Researchers at Winchester Tech have finally ended the ubiquitous nature/nurture debate about the onset of Premature Arrogance Syndrome (PAS) in campus elected officials.
“We’ve made the mistake of considering all elected officers the same because they exhibited the same symptoms,” said Biosociologist Ron Shay. “We ignored subtle differences, which delayed our ability to isolate the cause.”
According to Shay and his research team, students faculty and staff officers elected to governance positions almost all develop characteristics of overconfidence and over-representativeness soon after taking office.
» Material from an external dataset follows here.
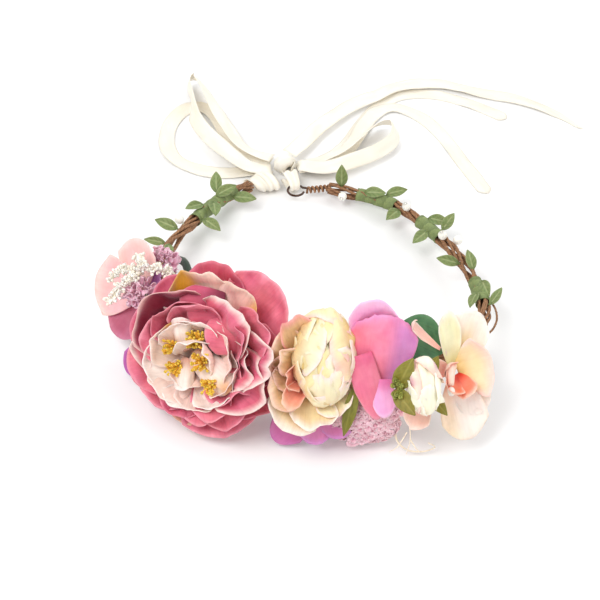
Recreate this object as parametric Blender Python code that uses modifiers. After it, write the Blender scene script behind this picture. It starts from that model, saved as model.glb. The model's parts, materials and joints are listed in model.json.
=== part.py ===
"""Flower crown: silk flowers on a twisted vine with a ribbon tie, lying on a table.

The vine is an open oval of three twisted, paper-covered wires. Its front rises
off the table on the flowers' lower petals, and its two ends at the back finish
in wire eyelets that a satin ribbon joins in a bow. All sizes are in metres and
+Z is up; routes and places are listed in millimetres and scaled by MM.
"""

import math

import bmesh
import bpy
from mathutils import Matrix, Vector

MM = 0.001
UP = Vector((0.0, 0.0, 1.0))
MERGE_DISTANCE = 0.01 * MM
ROUTE_SAMPLES = 400
COLLECTION_NAME = "flower_crown"

# The crown is designed round the vine's oval, then moved so that the origin is
# under the middle of the whole piece.
CENTRE_SHIFT = Vector((-27.5, -70.0, 0.0)) * MM

# Vine oval, as points on its own plane: across, and from front to back.
VINE_TILT = math.radians(9.0)
VINE_PLANE_HEIGHT = 24.0 * MM
VINE_ROUTE = [
    (-46, 103), (-62, 83), (-80, 42), (-86, 5), (-70, -32), (-35, -56), (5, -64),
    (45, -61), (78, -44), (93, -10), (88, 28), (70, 66), (42, 98), (2, 110),
]
STRAND_COUNT = 3
STRAND_RADIUS = 1.5 * MM
STRAND_OFFSET = 2.1 * MM
STRAND_PITCH = 80.0 * MM
STRAND_POINTS_PER_TURN = 10

TAPE_INNER_RADIUS = 4.2 * MM
TAPE_THICKNESS = 0.6 * MM
TAPE_SPANS = {
    "tape_wrap_left_end": (0.025, 0.105),
    "tape_wrap_right_end": (0.915, 0.965),
    "tape_wrap_right_middle": (0.835, 0.875),
    "tape_wrap_right_side": (0.705, 0.745),
}

EYELET_RADIUS = 5.0 * MM
EYELET_WIRE_RADIUS = 0.7 * MM
EYELET_OPENING = math.radians(25)
EYELET_STEPS = 16

LEAF_LENGTH = 14.0 * MM
LEAF_WIDTH = 7.5 * MM
LEAF_THICKNESS = 0.5 * MM
LEAF_HOLLOW = 0.5 * MM
ROOT_REACH_ON_TAPE = 5.6 * MM
ROOT_REACH_ON_BARK = 4.3 * MM
BERRY_RADIUS = 2.6 * MM
BERRY_BOTTOM = 1.1 * BERRY_RADIUS
BERRY_TOP = 1.3 * BERRY_RADIUS

FELT_OFFSET = 4.9 * MM
FELT_HALF_HEIGHT = 9.0 * MM
FELT_THICKNESS = 1.4 * MM
FELT_PLACES = (0.20, 0.24, 0.28, 0.33, 0.38, 0.43, 0.49, 0.54, 0.58, 0.62)

PETAL_THICKNESS = 0.8 * MM
STEM_HOLE = 2.4 * MM
PETAL_FOOT = 0.12
RIBBON_WIDTH = 10.0 * MM
RIBBON_THICKNESS = 0.5 * MM
BIGHT_WIDTH = 6.4 * MM
BIGHT_CELLS = 12

PEONY_CENTRE = Vector((-53, -70, 41)) * MM
PEONY_AXIS = Vector((-0.25, -0.72, 0.62)).normalized()
ROSE_CENTRE = Vector((6, -81, 46)) * MM
ROSE_AXIS = Vector((0.10, -0.72, 0.68)).normalized()
LEFT_ORCHID_CENTRE = Vector((-93, -28, 35)) * MM
LEFT_ORCHID_AXIS = Vector((-0.62, -0.62, 0.48)).normalized()
PEACH_ORCHID_CENTRE = Vector((77, -68, 41)) * MM
PEACH_ORCHID_AXIS = Vector((0.25, -0.72, 0.62)).normalized()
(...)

“We’ve discovered that tenured faculty senate representatives are just as susceptible as undergraduate student council members to the triggering of an otherwise latent arrogance gene,” said Shay. “The most acutely afflicted group are representatives from staff governance, who have virtually no real power. Ironically, staff arrogance emerges even more quickly if the member runs for office unopposed.”
Shay’s report says that faculty symptoms of PAS include incivility and an unrealistic sense that they have the expertise to tell everyone else on campus how to do their jobs correctly. Student under the influence of PAS take on characteristics of instantly knowing the will of thousands of their peers (which are always 100 percent the same as the representative’s). Staff governance representatives develop a super-sensitivity that allows them to focus on infinitesimal amounts of minutia for endless amounts of time.
“Now that we have isolated the gene we’re ready to see if we can find an enzyme that would prevent the trigger,” said Shay. “Unfortunately the idiots in R&D don’t have the first clue where to begin. No one on our staff has the expertise to take on a task like this so I’ve put the whole project on hiatus.”
Shay had to leave his interview prematurely in order to give the president’s welcome at the ceremony for new members of Winchester Tech’s faculty senate.